Eventually, the Hyksos were expelled from Egypt, and from Egyptian records and archealogical evidence we can date it to "around 1570 [B.C.]" (ibid, p. 56) . Finklestein points to several problem in regards to using the Hyksos as an explanation for the Genesis-Exodus accounts:
1- The probable date for the Exodus was roughly 1440 B.C. - "more than a hundred years after the date of the expulsion of the Hyksos" (ibid).
2- Most people have tended to attribute the un-named Pharoah of the Exodus account as Ramesses II for various reasons. The construction of the city of Raamses (Exodus 1:11) was done by the forced labor of the Israelites, according to the Bible. "In the fifteenth century BCE such a name is inconceivable. The first pharoah named Ramesses came to the throne only in 1320 BCE - more than a century after the traditional date." (ibid)
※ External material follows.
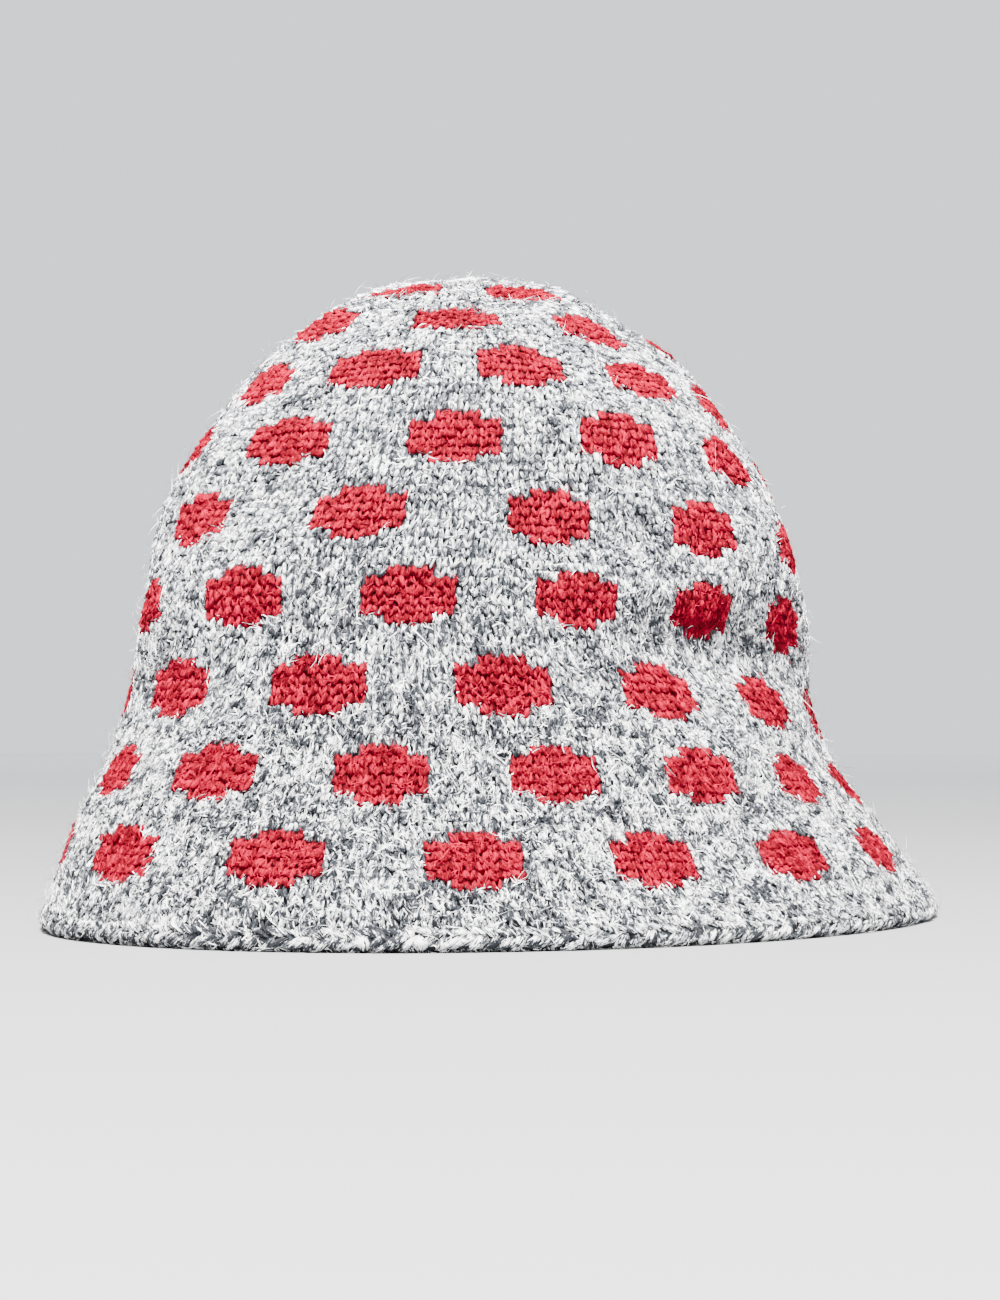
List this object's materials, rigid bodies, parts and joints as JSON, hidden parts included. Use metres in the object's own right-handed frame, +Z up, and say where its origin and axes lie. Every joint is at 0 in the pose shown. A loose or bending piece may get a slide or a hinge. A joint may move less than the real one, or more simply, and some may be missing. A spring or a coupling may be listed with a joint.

Anyways - there's an interesting account from Trogus (a Roman historian) that attributes the expulsion of the Israelites to a severe outbreak of leprosy among the Israelite slaves. The later laws concerning leprosy (technically, the Hebrew word can denote several skin diseases) might be attributed to this expulsion. In the end, Trogus is a bit biased, and not trustworthy - but it's an interesting theory, nonetheless.

The whole situation (the historicity of the Exodus) is a complicated one - and much ink has been spilled over it. In the end, I wonder if it will ever yield actual, concrete results. Biblical scholarship was obsessed in the last half of the past century with 'proving' the Bible using archeaology, with with Willam F. Albright as the 'godfather' of such endeavors. Scholarship has moved away from this ulterior motive, and is finally again attempting to assess the evidence for what it shows us, rather than for what we wish it to prove. It's been an interesting ride, for sure!